● WRITTEN EXERCISE
Extract every line of the material below and reproduce it faithfully.

● Structured object records
────────────────────
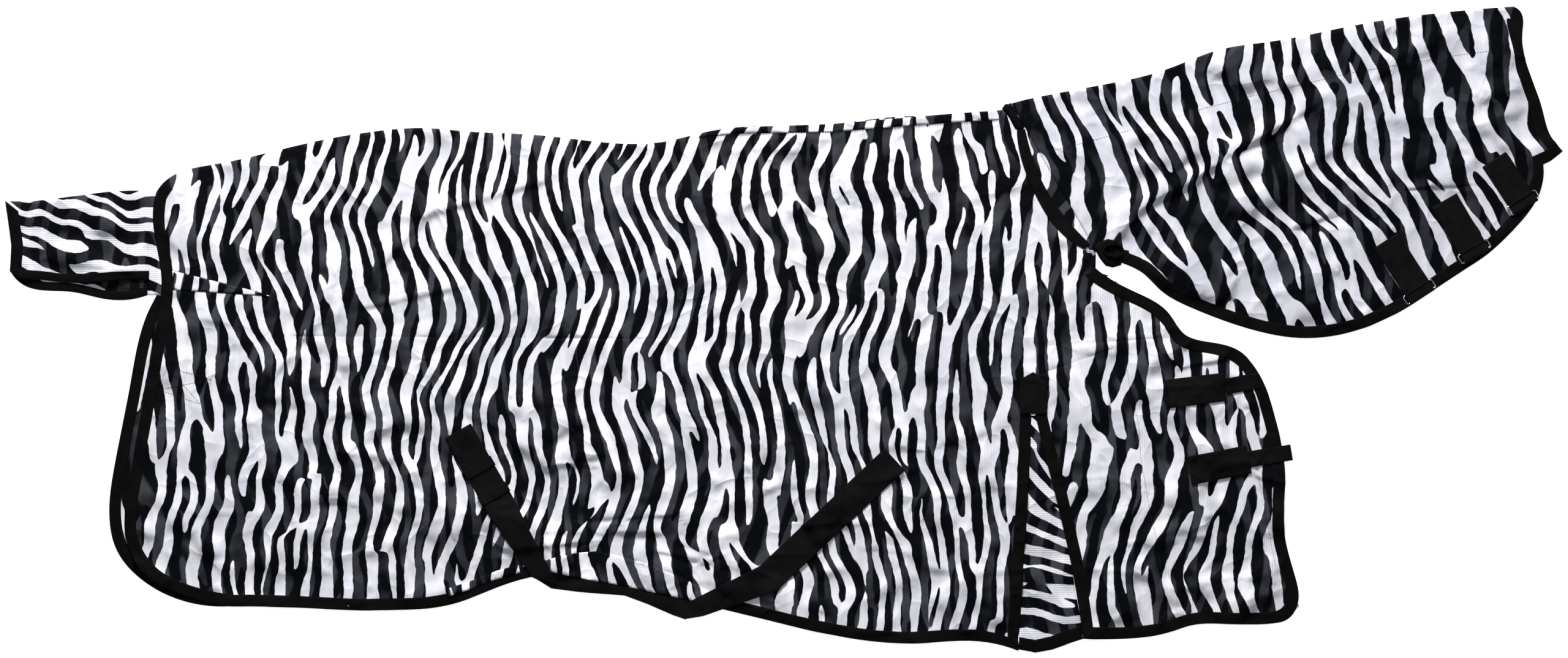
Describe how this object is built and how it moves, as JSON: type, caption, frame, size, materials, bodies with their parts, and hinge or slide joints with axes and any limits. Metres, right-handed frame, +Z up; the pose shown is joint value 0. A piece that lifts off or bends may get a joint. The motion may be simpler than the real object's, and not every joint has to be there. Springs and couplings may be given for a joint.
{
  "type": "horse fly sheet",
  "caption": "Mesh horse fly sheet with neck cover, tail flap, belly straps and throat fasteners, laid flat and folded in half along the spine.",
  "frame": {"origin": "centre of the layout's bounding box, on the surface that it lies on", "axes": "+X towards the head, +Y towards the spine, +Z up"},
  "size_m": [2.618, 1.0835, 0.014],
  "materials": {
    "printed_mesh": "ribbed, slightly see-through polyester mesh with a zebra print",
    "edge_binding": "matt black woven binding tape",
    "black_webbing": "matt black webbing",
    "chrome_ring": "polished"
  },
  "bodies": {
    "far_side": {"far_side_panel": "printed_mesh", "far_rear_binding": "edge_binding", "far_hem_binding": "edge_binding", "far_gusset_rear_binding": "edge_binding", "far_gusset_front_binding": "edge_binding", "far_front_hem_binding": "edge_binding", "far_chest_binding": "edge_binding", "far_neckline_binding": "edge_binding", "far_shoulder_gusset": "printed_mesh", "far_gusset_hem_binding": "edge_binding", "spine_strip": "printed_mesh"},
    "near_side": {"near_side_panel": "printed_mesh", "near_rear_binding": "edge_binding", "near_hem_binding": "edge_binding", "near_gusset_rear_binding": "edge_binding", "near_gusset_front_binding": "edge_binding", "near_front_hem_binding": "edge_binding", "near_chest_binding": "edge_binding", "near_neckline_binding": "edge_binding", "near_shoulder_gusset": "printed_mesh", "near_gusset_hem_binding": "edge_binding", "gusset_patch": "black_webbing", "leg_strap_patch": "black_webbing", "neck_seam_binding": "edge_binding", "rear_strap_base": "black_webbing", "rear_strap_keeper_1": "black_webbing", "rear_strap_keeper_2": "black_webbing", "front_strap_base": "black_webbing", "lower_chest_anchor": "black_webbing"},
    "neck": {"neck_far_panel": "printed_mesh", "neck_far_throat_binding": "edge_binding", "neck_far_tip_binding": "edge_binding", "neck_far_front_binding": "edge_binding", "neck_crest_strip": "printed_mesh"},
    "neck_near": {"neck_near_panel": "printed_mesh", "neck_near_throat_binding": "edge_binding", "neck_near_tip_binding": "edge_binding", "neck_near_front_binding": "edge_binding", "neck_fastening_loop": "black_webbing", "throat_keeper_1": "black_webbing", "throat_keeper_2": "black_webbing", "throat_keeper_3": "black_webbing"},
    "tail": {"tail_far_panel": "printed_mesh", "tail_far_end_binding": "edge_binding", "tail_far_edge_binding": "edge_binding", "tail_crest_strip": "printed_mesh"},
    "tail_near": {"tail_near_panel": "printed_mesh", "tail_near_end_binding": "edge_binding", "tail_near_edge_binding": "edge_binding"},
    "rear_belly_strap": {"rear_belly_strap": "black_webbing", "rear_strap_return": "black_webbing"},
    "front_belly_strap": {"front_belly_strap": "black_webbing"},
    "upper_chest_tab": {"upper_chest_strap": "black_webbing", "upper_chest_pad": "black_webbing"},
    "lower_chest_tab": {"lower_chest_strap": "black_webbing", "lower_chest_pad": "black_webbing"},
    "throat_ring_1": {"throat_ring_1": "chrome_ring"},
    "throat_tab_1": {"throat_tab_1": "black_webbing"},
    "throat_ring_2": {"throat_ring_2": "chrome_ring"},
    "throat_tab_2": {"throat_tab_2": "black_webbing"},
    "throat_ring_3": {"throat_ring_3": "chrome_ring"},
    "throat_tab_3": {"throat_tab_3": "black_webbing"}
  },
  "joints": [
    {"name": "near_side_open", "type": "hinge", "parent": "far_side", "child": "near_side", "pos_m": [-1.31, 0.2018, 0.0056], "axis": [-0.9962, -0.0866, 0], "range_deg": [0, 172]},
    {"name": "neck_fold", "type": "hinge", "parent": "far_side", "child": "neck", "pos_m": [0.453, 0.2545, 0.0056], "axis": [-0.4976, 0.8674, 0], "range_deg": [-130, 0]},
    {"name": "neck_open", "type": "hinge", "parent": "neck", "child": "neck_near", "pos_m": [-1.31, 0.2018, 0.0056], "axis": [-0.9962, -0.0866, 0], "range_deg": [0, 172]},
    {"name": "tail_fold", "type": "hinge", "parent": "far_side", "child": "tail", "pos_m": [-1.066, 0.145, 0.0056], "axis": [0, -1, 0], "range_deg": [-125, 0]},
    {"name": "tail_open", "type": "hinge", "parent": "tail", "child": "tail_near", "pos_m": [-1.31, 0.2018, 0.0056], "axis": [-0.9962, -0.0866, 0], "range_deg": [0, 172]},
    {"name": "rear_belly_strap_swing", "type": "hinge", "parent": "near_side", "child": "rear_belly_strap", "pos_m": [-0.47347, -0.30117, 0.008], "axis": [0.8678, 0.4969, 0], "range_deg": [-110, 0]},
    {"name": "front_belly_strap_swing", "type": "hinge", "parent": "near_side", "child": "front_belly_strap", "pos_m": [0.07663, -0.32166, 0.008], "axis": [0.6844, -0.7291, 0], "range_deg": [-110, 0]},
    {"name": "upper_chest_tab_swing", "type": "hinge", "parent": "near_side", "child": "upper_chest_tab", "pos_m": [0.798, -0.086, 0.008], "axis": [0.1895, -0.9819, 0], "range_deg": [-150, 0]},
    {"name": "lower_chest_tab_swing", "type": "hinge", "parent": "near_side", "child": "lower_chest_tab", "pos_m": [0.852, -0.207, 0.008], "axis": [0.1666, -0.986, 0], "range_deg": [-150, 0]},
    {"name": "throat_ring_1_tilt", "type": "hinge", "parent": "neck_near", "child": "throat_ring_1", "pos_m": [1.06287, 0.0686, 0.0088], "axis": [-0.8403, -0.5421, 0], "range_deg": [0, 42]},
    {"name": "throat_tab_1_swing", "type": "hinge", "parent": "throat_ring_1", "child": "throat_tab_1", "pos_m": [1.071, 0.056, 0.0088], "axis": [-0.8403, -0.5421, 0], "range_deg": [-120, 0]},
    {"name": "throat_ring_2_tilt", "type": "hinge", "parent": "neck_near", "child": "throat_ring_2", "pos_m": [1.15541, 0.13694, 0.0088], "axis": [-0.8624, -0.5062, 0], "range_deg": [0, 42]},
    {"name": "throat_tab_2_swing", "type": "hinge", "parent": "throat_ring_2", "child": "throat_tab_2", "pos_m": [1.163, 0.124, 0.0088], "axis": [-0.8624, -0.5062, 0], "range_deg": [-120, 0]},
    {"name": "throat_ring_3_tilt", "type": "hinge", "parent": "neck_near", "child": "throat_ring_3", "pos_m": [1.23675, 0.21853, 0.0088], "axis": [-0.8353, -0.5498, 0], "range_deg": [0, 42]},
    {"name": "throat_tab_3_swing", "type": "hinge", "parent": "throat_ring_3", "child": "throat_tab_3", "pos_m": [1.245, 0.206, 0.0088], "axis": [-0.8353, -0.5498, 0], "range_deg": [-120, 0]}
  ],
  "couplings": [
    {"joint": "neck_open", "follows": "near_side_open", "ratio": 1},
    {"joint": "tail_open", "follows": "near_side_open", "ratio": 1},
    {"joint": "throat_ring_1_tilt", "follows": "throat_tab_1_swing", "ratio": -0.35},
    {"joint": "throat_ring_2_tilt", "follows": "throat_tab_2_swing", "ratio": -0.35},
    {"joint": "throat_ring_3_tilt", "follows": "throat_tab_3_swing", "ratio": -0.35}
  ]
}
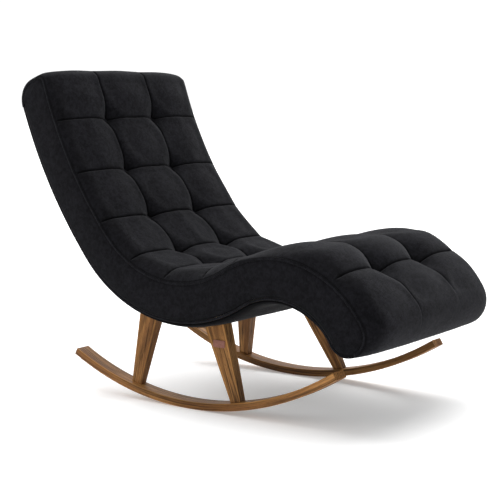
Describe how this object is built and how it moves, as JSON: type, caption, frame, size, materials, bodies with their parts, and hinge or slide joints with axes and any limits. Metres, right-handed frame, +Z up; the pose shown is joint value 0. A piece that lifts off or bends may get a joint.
────────────────────
● EXERCISE RESPONSE
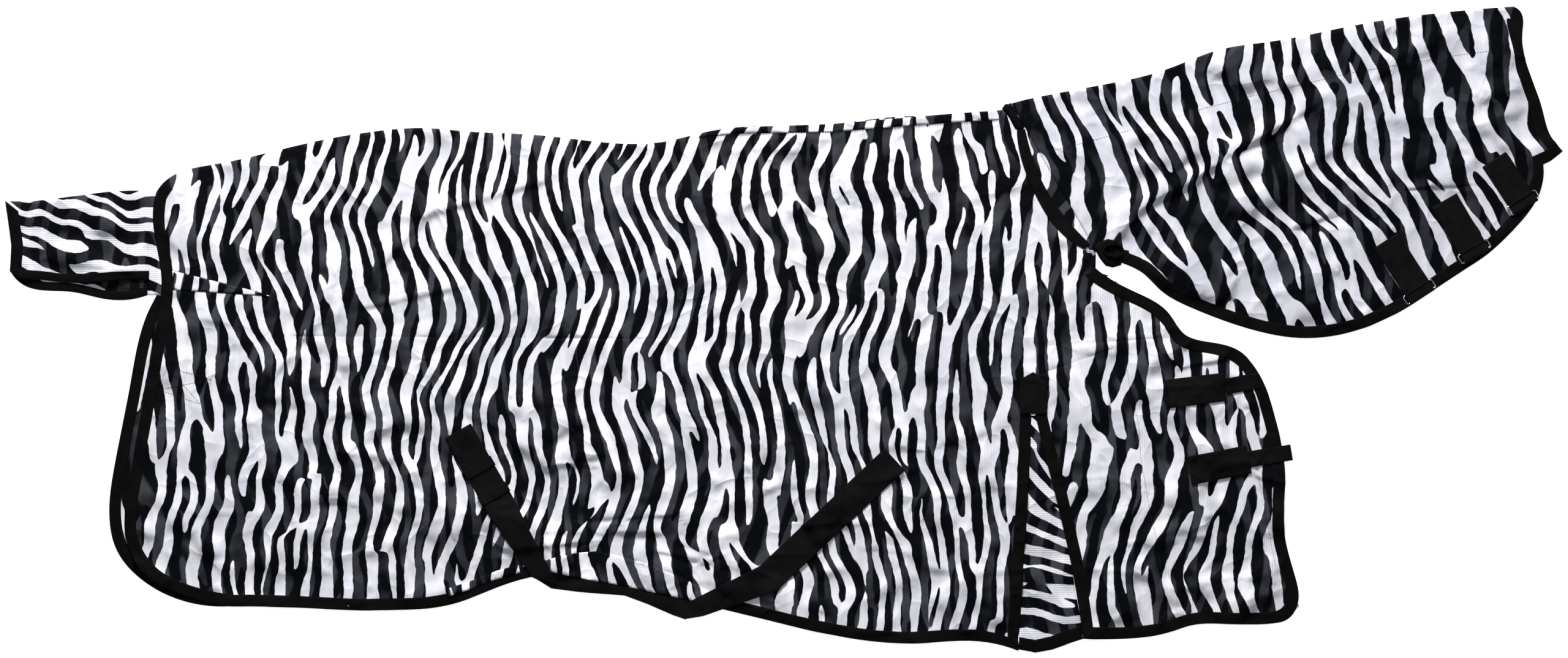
Describe how this object is built and how it moves, as JSON: type, caption, frame, size, materials, bodies with their parts, and hinge or slide joints with axes and any limits. Metres, right-handed frame, +Z up; the pose shown is joint value 0. A piece that lifts off or bends may get a joint. The motion may be simpler than the real object's, and not every joint has to be there. Springs and couplings may be given for a joint.
{
  "type": "horse fly sheet",
  "caption": "Mesh horse fly sheet with neck cover, tail flap, belly straps and throat fasteners, laid flat and folded in half along the spine.",
  "frame": {"origin": "centre of the layout's bounding box, on the surface that it lies on", "axes": "+X towards the head, +Y towards the spine, +Z up"},
  "size_m": [2.618, 1.0835, 0.014],
  "materials": {
    "printed_mesh": "ribbed, slightly see-through polyester mesh with a zebra print",
    "edge_binding": "matt black woven binding tape",
    "black_webbing": "matt black webbing",
    "chrome_ring": "polished"
  },
  "bodies": {
    "far_side": {"far_side_panel": "printed_mesh", "far_rear_binding": "edge_binding", "far_hem_binding": "edge_binding", "far_gusset_rear_binding": "edge_binding", "far_gusset_front_binding": "edge_binding", "far_front_hem_binding": "edge_binding", "far_chest_binding": "edge_binding", "far_neckline_binding": "edge_binding", "far_shoulder_gusset": "printed_mesh", "far_gusset_hem_binding": "edge_binding", "spine_strip": "printed_mesh"},
    "near_side": {"near_side_panel": "printed_mesh", "near_rear_binding": "edge_binding", "near_hem_binding": "edge_binding", "near_gusset_rear_binding": "edge_binding", "near_gusset_front_binding": "edge_binding", "near_front_hem_binding": "edge_binding", "near_chest_binding": "edge_binding", "near_neckline_binding": "edge_binding", "near_shoulder_gusset": "printed_mesh", "near_gusset_hem_binding": "edge_binding", "gusset_patch": "black_webbing", "leg_strap_patch": "black_webbing", "neck_seam_binding": "edge_binding", "rear_strap_base": "black_webbing", "rear_strap_keeper_1": "black_webbing", "rear_strap_keeper_2": "black_webbing", "front_strap_base": "black_webbing", "lower_chest_anchor": "black_webbing"},
    "neck": {"neck_far_panel": "printed_mesh", "neck_far_throat_binding": "edge_binding", "neck_far_tip_binding": "edge_binding", "neck_far_front_binding": "edge_binding", "neck_crest_strip": "printed_mesh"},
    "neck_near": {"neck_near_panel": "printed_mesh", "neck_near_throat_binding": "edge_binding", "neck_near_tip_binding": "edge_binding", "neck_near_front_binding": "edge_binding", "neck_fastening_loop": "black_webbing", "throat_keeper_1": "black_webbing", "throat_keeper_2": "black_webbing", "throat_keeper_3": "black_webbing"},
    "tail": {"tail_far_panel": "printed_mesh", "tail_far_end_binding": "edge_binding", "tail_far_edge_binding": "edge_binding", "tail_crest_strip": "printed_mesh"},
    "tail_near": {"tail_near_panel": "printed_mesh", "tail_near_end_binding": "edge_binding", "tail_near_edge_binding": "edge_binding"},
    "rear_belly_strap": {"rear_belly_strap": "black_webbing", "rear_strap_return": "black_webbing"},
    "front_belly_strap": {"front_belly_strap": "black_webbing"},
    "upper_chest_tab": {"upper_chest_strap": "black_webbing", "upper_chest_pad": "black_webbing"},
    "lower_chest_tab": {"lower_chest_strap": "black_webbing", "lower_chest_pad": "black_webbing"},
    "throat_ring_1": {"throat_ring_1": "chrome_ring"},
    "throat_tab_1": {"throat_tab_1": "black_webbing"},
    "throat_ring_2": {"throat_ring_2": "chrome_ring"},
    "throat_tab_2": {"throat_tab_2": "black_webbing"},
    "throat_ring_3": {"throat_ring_3": "chrome_ring"},
    "throat_tab_3": {"throat_tab_3": "black_webbing"}
  },
  "joints": [
    {"name": "near_side_open", "type": "hinge", "parent": "far_side", "child": "near_side", "pos_m": [-1.31, 0.2018, 0.0056], "axis": [-0.9962, -0.0866, 0], "range_deg": [0, 172]},
    {"name": "neck_fold", "type": "hinge", "parent": "far_side", "child": "neck", "pos_m": [0.453, 0.2545, 0.0056], "axis": [-0.4976, 0.8674, 0], "range_deg": [-130, 0]},
    {"name": "neck_open", "type": "hinge", "parent": "neck", "child": "neck_near", "pos_m": [-1.31, 0.2018, 0.0056], "axis": [-0.9962, -0.0866, 0], "range_deg": [0, 172]},
    {"name": "tail_fold", "type": "hinge", "parent": "far_side", "child": "tail", "pos_m": [-1.066, 0.145, 0.0056], "axis": [0, -1, 0], "range_deg": [-125, 0]},
    {"name": "tail_open", "type": "hinge", "parent": "tail", "child": "tail_near", "pos_m": [-1.31, 0.2018, 0.0056], "axis": [-0.9962, -0.0866, 0], "range_deg": [0, 172]},
    {"name": "rear_belly_strap_swing", "type": "hinge", "parent": "near_side", "child": "rear_belly_strap", "pos_m": [-0.47347, -0.30117, 0.008], "axis": [0.8678, 0.4969, 0], "range_deg": [-110, 0]},
    {"name": "front_belly_strap_swing", "type": "hinge", "parent": "near_side", "child": "front_belly_strap", "pos_m": [0.07663, -0.32166, 0.008], "axis": [0.6844, -0.7291, 0], "range_deg": [-110, 0]},
    {"name": "upper_chest_tab_swing", "type": "hinge", "parent": "near_side", "child": "upper_chest_tab", "pos_m": [0.798, -0.086, 0.008], "axis": [0.1895, -0.9819, 0], "range_deg": [-150, 0]},
    {"name": "lower_chest_tab_swing", "type": "hinge", "parent": "near_side", "child": "lower_chest_tab", "pos_m": [0.852, -0.207, 0.008], "axis": [0.1666, -0.986, 0], "range_deg": [-150, 0]},
    {"name": "throat_ring_1_tilt", "type": "hinge", "parent": "neck_near", "child": "throat_ring_1", "pos_m": [1.06287, 0.0686, 0.0088], "axis": [-0.8403, -0.5421, 0], "range_deg": [0, 42]},
    {"name": "throat_tab_1_swing", "type": "hinge", "parent": "throat_ring_1", "child": "throat_tab_1", "pos_m": [1.071, 0.056, 0.0088], "axis": [-0.8403, -0.5421, 0], "range_deg": [-120, 0]},
    {"name": "throat_ring_2_tilt", "type": "hinge", "parent": "neck_near", "child": "throat_ring_2", "pos_m": [1.15541, 0.13694, 0.0088], "axis": [-0.8624, -0.5062, 0], "range_deg": [0, 42]},
    {"name": "throat_tab_2_swing", "type": "hinge", "parent": "throat_ring_2", "child": "throat_tab_2", "pos_m": [1.163, 0.124, 0.0088], "axis": [-0.8624, -0.5062, 0], "range_deg": [-120, 0]},
    {"name": "throat_ring_3_tilt", "type": "hinge", "parent": "neck_near", "child": "throat_ring_3", "pos_m": [1.23675, 0.21853, 0.0088], "axis": [-0.8353, -0.5498, 0], "range_deg": [0, 42]},
    {"name": "throat_tab_3_swing", "type": "hinge", "parent": "throat_ring_3", "child": "throat_tab_3", "pos_m": [1.245, 0.206, 0.0088], "axis": [-0.8353, -0.5498, 0], "range_deg": [-120, 0]}
  ],
  "couplings": [
    {"joint": "neck_open", "follows": "near_side_open", "ratio": 1},
    {"joint": "tail_open", "follows": "near_side_open", "ratio": 1},
    {"joint": "throat_ring_1_tilt", "follows": "throat_tab_1_swing", "ratio": -0.35},
    {"joint": "throat_ring_2_tilt", "follows": "throat_tab_2_swing", "ratio": -0.35},
    {"joint": "throat_ring_3_tilt", "follows": "throat_tab_3_swing", "ratio": -0.35}
  ]
}
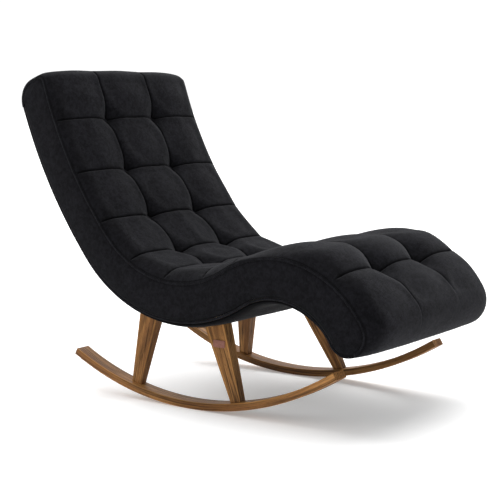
Describe how this object is built and how it moves, as JSON: type, caption, frame, size, materials, bodies with their parts, and hinge or slide joints with axes and any limits. Metres, right-handed frame, +Z up; the pose shown is joint value 0. A piece that lifts off or bends may get a joint.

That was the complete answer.